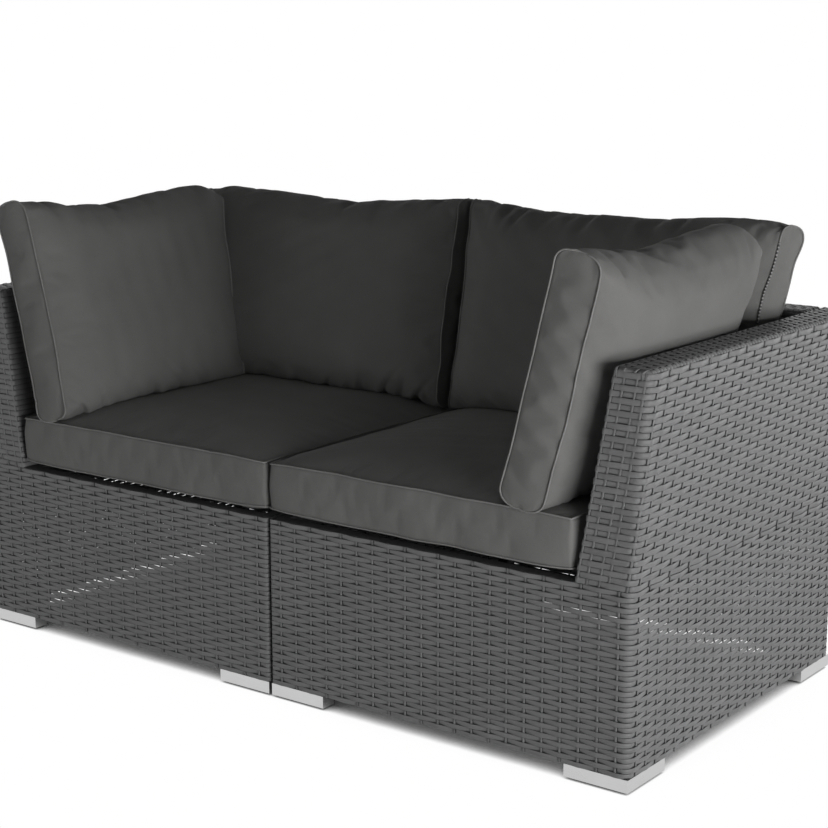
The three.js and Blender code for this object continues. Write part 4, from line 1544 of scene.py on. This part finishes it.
# For each kind of node that stays as it is: its material, that material's colour, roughness and
# metallic share, and how fine its grain is along each axis
METALWORK = {
    "frame": ("coated_tube", "coating", 0.5, 0.0, (400, 400, 400)),
    "deck": ("coated_deck", "coating", 0.55, 0.0, (500, 500, 500)),
    "foot": ("satin_silver", "silver", 0.32, 1.0, (40, 40, 2500)),
    "glide": ("glide_rubber", "rubber", 0.6, 0.0, (900, 900, 900)),
    "clip": ("clip_plastic", "rubber", 0.45, 0.0, (700, 700, 700)),
}

# For each lamp: where it stands, what it faces, and its width and height
LAMPS = {
    "key": ((3.3, -1.5, 0.45), (0, 0, 0.4), (2.0, 1.0)),
    "front": ((-1.8, -3.6, 0.5), (0, 0, 0.3), (2.4, 1.0)),
    "rear": ((-1.5, 3.8, 1.3), (0, 0, 0.4), (2.4, 1.6)),
    "side": ((2.5, 3.4, 0.4), (0.77, 0, 0.35), (2.0, 0.9)),
}

# Half the width of the floor
FLOOR_HALF = 12

# Width of the film that the camera's lens is given for, in millimetres
FILM_WIDTH = 36


class FinishMetalwork(bpy.types.Operator):
    """Give frames, decks, feet, glides and clips their finish"""

    bl_idname = "garden_sofa.finish_metalwork"
    bl_label = "Finish metalwork"

    def execute(self, context):
        finishes = context.scene.sofa_finishes
        made = {}
        for kind, (title, colour, roughness, metallic, grain) in METALWORK.items():
            tint = getattr(finishes, colour)
            made[kind] = metal_finish(title, tint, roughness, metallic, grain)
        for name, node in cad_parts.items():
            kind = name.split("_")[-1]
            if kind in made:
                node.data.materials.clear()
                node.data.materials.append(made[kind])
        return {"FINISHED"}


class SetStage(bpy.types.Operator):
    """Set the floor, the lamps and the camera"""

    bl_idname = "garden_sofa.set_stage"
    bl_label = "Set stage"

    def execute(self, context):
        sizes = context.scene.sofa_stage
        scene = context.scene
        scene.view_settings.view_transform = "Standard"
        half = FLOOR_HALF
        corners = [(-half, -half, 0), (half, -half, 0), (half, half, 0), (-half, half, 0)]
        mesh = bpy.data.meshes.new("floor")
        mesh.from_pydata(corners, [], [(0, 1, 2, 3)])
        mesh.materials.append(floor_finish())
        floor = bpy.data.objects.new("floor", mesh)
        scene.collection.objects.link(floor)
        for name, (place, target, size) in LAMPS.items():
            lamp(f"{name}_lamp", place, target, size, getattr(sizes, f"{name}_power"))
        even_light(scene, sizes.ambient)
        camera = bpy.data.cameras.new("camera")
        camera.lens = sizes.lens
        camera.sensor_width = FILM_WIDTH
        standing = bpy.data.objects.new("camera", camera)
        standing.location = sizes.camera_place
        standing.rotation_euler = sizes.camera_turn
        scene.collection.objects.link(standing)
        scene.camera = standing
        return {"FINISHED"}


def lamp(name, place, target, size, power):
    """A soft rectangular lamp that faces a point."""
    light = bpy.data.lights.new(name, "AREA")
    light.shape = "RECTANGLE"
    light.size, light.size_y = size
    light.energy = power
    made = bpy.data.objects.new(name, light)
    made.location = place
    facing = Vector(target) - Vector(place)
    made.rotation_euler = facing.to_track_quat("-Z", "Y").to_euler()
    bpy.context.scene.collection.objects.link(made)


def seen_directly(tree):
    """1 for what the camera, gloss and glass see, 0 for light that is scattered."""
    rays = add(tree, "ShaderNodeLightPath")
    either = add(tree, "ShaderNodeMath", {
        0: rays.outputs["Is Camera Ray"], 1: rays.outputs["Is Glossy Ray"]}, operation="MAXIMUM")
    return add(tree, "ShaderNodeMath", {
        0: either.outputs[0], 1: rays.outputs["Is Transmission Ray"]},
        operation="MAXIMUM").outputs[0]


def floor_finish():
    """White floor that glows for the camera, with a painted soft shadow close under the sofa."""
    made, tree = new_finish("floor")
    open_sky = add(tree, "ShaderNodeAmbientOcclusion", {"Distance": 1.0}, samples=16)
    # Painted shadow: the glow that the camera sees is lowered where the ambient occlusion finds the
    # sofa close
    shade = add(tree, "ShaderNodeMapRange", {
        "Value": open_sky.outputs["AO"], "From Min": 0.04, "From Max": 0.46})
    white = add(tree, "ShaderNodeEmission", {
        "Color": (1, 1, 1, 1), "Strength": shade.outputs[0]})
    scatter = add(tree, "ShaderNodeBsdfDiffuse", {"Color": (0.7, 0.7, 0.7, 1)})
    mixed = add(tree, "ShaderNodeMixShader", {
        0: seen_directly(tree), 1: scatter.outputs[0], 2: white.outputs[0]})
    add(tree, "ShaderNodeOutputMaterial", {"Surface": mixed.outputs[0]})
    return made


def even_light(scene, strength):
    """World: white where it is seen, weak and even where it lights."""
    world = bpy.data.worlds.new("world")
    world.use_nodes = True
    tree = world.node_tree
    tree.nodes.clear()
    level = add(tree, "ShaderNodeMix", {0: seen_directly(tree), 2: strength, 3: 1.0},
                data_type="FLOAT")
    back = add(tree, "ShaderNodeBackground", {
        "Color": (1, 1, 1, 1), "Strength": level.outputs[0]})
    add(tree, "ShaderNodeOutputWorld", {"Surface": back.outputs[0]})
    scene.world = world


class SofaPanel(bpy.types.Panel):
    """The sofa's steps and its sizes"""

    bl_idname = "VIEW3D_PT_garden_sofa"
    bl_label = "Garden Sofa"
    bl_space_type = "VIEW_3D"
    bl_region_type = "UI"
    bl_category = "Garden Sofa"

    def draw(self, context):
        for step in STEPS:
            self.layout.operator(step.bl_idname)
        for name in GROUPS:
            box = self.layout.box()
            group = getattr(context.scene, name)
            for key in group.__annotations__:
                box.prop(group, key)


STEPS = (WeaveBases, WeaveArmsAndBacks, WeaveTops, SeatCushions, BackCushions, SideCushions,
         FinishMetalwork, SetStage)
GROUPS = {"sofa_weave": WeaveSizes, "sofa_cushions": CushionSizes, "sofa_finishes": Finishes,
          "sofa_stage": StageSizes}


def register():
    """Adds the sofa's sizes, steps and panel to Blender."""
    for made in (*GROUPS.values(), *STEPS, SofaPanel):
        bpy.utils.register_class(made)
    for name, group in GROUPS.items():
        setattr(bpy.types.Scene, name, PointerProperty(type=group))


def unregister():
    """Takes them out again."""
    for name in GROUPS:
        delattr(bpy.types.Scene, name)
    for made in reversed((*GROUPS.values(), *STEPS, SofaPanel)):
        bpy.utils.unregister_class(made)


def main():
    """Makes the whole sofa and its stage."""
    register()
    bpy.ops.garden_sofa.set_stage()
    bpy.ops.garden_sofa.weave_bases()
    bpy.ops.garden_sofa.weave_arms_and_backs()
    bpy.ops.garden_sofa.weave_tops()
    bpy.ops.garden_sofa.seat_cushions()
    bpy.ops.garden_sofa.back_cushions()
    bpy.ops.garden_sofa.side_cushions()
    bpy.ops.garden_sofa.finish_metalwork()


if __name__ == "__main__":
    main()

=======

Required task >>
Give back the whole listing, word for word.

Final answer >>
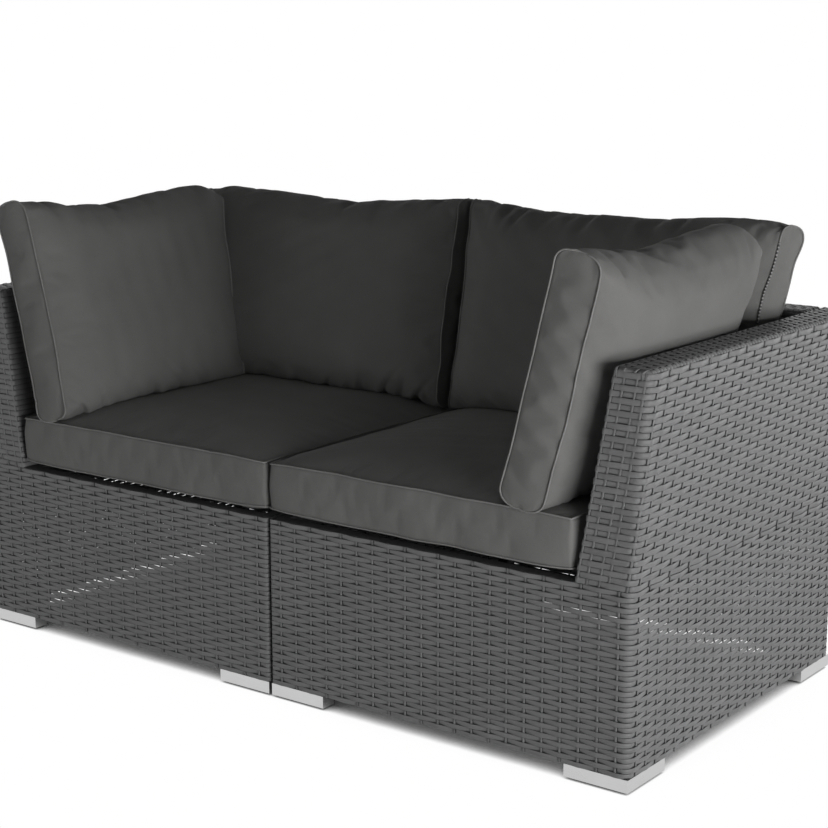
The three.js and Blender code for this object continues. Write part 4, from line 1544 of scene.py on. This part finishes it.
# For each kind of node that stays as it is: its material, that material's colour, roughness and
# metallic share, and how fine its grain is along each axis
METALWORK = {
    "frame": ("coated_tube", "coating", 0.5, 0.0, (400, 400, 400)),
    "deck": ("coated_deck", "coating", 0.55, 0.0, (500, 500, 500)),
    "foot": ("satin_silver", "silver", 0.32, 1.0, (40, 40, 2500)),
    "glide": ("glide_rubber", "rubber", 0.6, 0.0, (900, 900, 900)),
    "clip": ("clip_plastic", "rubber", 0.45, 0.0, (700, 700, 700)),
}

# For each lamp: where it stands, what it faces, and its width and height
LAMPS = {
    "key": ((3.3, -1.5, 0.45), (0, 0, 0.4), (2.0, 1.0)),
    "front": ((-1.8, -3.6, 0.5), (0, 0, 0.3), (2.4, 1.0)),
    "rear": ((-1.5, 3.8, 1.3), (0, 0, 0.4), (2.4, 1.6)),
    "side": ((2.5, 3.4, 0.4), (0.77, 0, 0.35), (2.0, 0.9)),
}

# Half the width of the floor
FLOOR_HALF = 12

# Width of the film that the camera's lens is given for, in millimetres
FILM_WIDTH = 36


class FinishMetalwork(bpy.types.Operator):
    """Give frames, decks, feet, glides and clips their finish"""

    bl_idname = "garden_sofa.finish_metalwork"
    bl_label = "Finish metalwork"

    def execute(self, context):
        finishes = context.scene.sofa_finishes
        made = {}
        for kind, (title, colour, roughness, metallic, grain) in METALWORK.items():
            tint = getattr(finishes, colour)
            made[kind] = metal_finish(title, tint, roughness, metallic, grain)
        for name, node in cad_parts.items():
            kind = name.split("_")[-1]
            if kind in made:
                node.data.materials.clear()
                node.data.materials.append(made[kind])
        return {"FINISHED"}


class SetStage(bpy.types.Operator):
    """Set the floor, the lamps and the camera"""

    bl_idname = "garden_sofa.set_stage"
    bl_label = "Set stage"

    def execute(self, context):
        sizes = context.scene.sofa_stage
        scene = context.scene
        scene.view_settings.view_transform = "Standard"
        half = FLOOR_HALF
        corners = [(-half, -half, 0), (half, -half, 0), (half, half, 0), (-half, half, 0)]
        mesh = bpy.data.meshes.new("floor")
        mesh.from_pydata(corners, [], [(0, 1, 2, 3)])
        mesh.materials.append(floor_finish())
        floor = bpy.data.objects.new("floor", mesh)
        scene.collection.objects.link(floor)
        for name, (place, target, size) in LAMPS.items():
            lamp(f"{name}_lamp", place, target, size, getattr(sizes, f"{name}_power"))
        even_light(scene, sizes.ambient)
        camera = bpy.data.cameras.new("camera")
        camera.lens = sizes.lens
        camera.sensor_width = FILM_WIDTH
        standing = bpy.data.objects.new("camera", camera)
        standing.location = sizes.camera_place
        standing.rotation_euler = sizes.camera_turn
        scene.collection.objects.link(standing)
        scene.camera = standing
        return {"FINISHED"}


def lamp(name, place, target, size, power):
    """A soft rectangular lamp that faces a point."""
    light = bpy.data.lights.new(name, "AREA")
    light.shape = "RECTANGLE"
    light.size, light.size_y = size
    light.energy = power
    made = bpy.data.objects.new(name, light)
    made.location = place
    facing = Vector(target) - Vector(place)
    made.rotation_euler = facing.to_track_quat("-Z", "Y").to_euler()
    bpy.context.scene.collection.objects.link(made)


def seen_directly(tree):
    """1 for what the camera, gloss and glass see, 0 for light that is scattered."""
    rays = add(tree, "ShaderNodeLightPath")
    either = add(tree, "ShaderNodeMath", {
        0: rays.outputs["Is Camera Ray"], 1: rays.outputs["Is Glossy Ray"]}, operation="MAXIMUM")
    return add(tree, "ShaderNodeMath", {
        0: either.outputs[0], 1: rays.outputs["Is Transmission Ray"]},
        operation="MAXIMUM").outputs[0]


def floor_finish():
    """White floor that glows for the camera, with a painted soft shadow close under the sofa."""
    made, tree = new_finish("floor")
    open_sky = add(tree, "ShaderNodeAmbientOcclusion", {"Distance": 1.0}, samples=16)
    # Painted shadow: the glow that the camera sees is lowered where the ambient occlusion finds the
    # sofa close
    shade = add(tree, "ShaderNodeMapRange", {
        "Value": open_sky.outputs["AO"], "From Min": 0.04, "From Max": 0.46})
    white = add(tree, "ShaderNodeEmission", {
        "Color": (1, 1, 1, 1), "Strength": shade.outputs[0]})
    scatter = add(tree, "ShaderNodeBsdfDiffuse", {"Color": (0.7, 0.7, 0.7, 1)})
    mixed = add(tree, "ShaderNodeMixShader", {
        0: seen_directly(tree), 1: scatter.outputs[0], 2: white.outputs[0]})
    add(tree, "ShaderNodeOutputMaterial", {"Surface": mixed.outputs[0]})
    return made


def even_light(scene, strength):
    """World: white where it is seen, weak and even where it lights."""
    world = bpy.data.worlds.new("world")
    world.use_nodes = True
    tree = world.node_tree
    tree.nodes.clear()
    level = add(tree, "ShaderNodeMix", {0: seen_directly(tree), 2: strength, 3: 1.0},
                data_type="FLOAT")
    back = add(tree, "ShaderNodeBackground", {
        "Color": (1, 1, 1, 1), "Strength": level.outputs[0]})
    add(tree, "ShaderNodeOutputWorld", {"Surface": back.outputs[0]})
    scene.world = world


class SofaPanel(bpy.types.Panel):
    """The sofa's steps and its sizes"""

    bl_idname = "VIEW3D_PT_garden_sofa"
    bl_label = "Garden Sofa"
    bl_space_type = "VIEW_3D"
    bl_region_type = "UI"
    bl_category = "Garden Sofa"

    def draw(self, context):
        for step in STEPS:
            self.layout.operator(step.bl_idname)
        for name in GROUPS:
            box = self.layout.box()
            group = getattr(context.scene, name)
            for key in group.__annotations__:
                box.prop(group, key)


STEPS = (WeaveBases, WeaveArmsAndBacks, WeaveTops, SeatCushions, BackCushions, SideCushions,
         FinishMetalwork, SetStage)
GROUPS = {"sofa_weave": WeaveSizes, "sofa_cushions": CushionSizes, "sofa_finishes": Finishes,
          "sofa_stage": StageSizes}


def register():
    """Adds the sofa's sizes, steps and panel to Blender."""
    for made in (*GROUPS.values(), *STEPS, SofaPanel):
        bpy.utils.register_class(made)
    for name, group in GROUPS.items():
        setattr(bpy.types.Scene, name, PointerProperty(type=group))


def unregister():
    """Takes them out again."""
    for name in GROUPS:
        delattr(bpy.types.Scene, name)
    for made in reversed((*GROUPS.values(), *STEPS, SofaPanel)):
        bpy.utils.unregister_class(made)


def main():
    """Makes the whole sofa and its stage."""
    register()
    bpy.ops.garden_sofa.set_stage()
    bpy.ops.garden_sofa.weave_bases()
    bpy.ops.garden_sofa.weave_arms_and_backs()
    bpy.ops.garden_sofa.weave_tops()
    bpy.ops.garden_sofa.seat_cushions()
    bpy.ops.garden_sofa.back_cushions()
    bpy.ops.garden_sofa.side_cushions()
    bpy.ops.garden_sofa.finish_metalwork()


if __name__ == "__main__":
    main()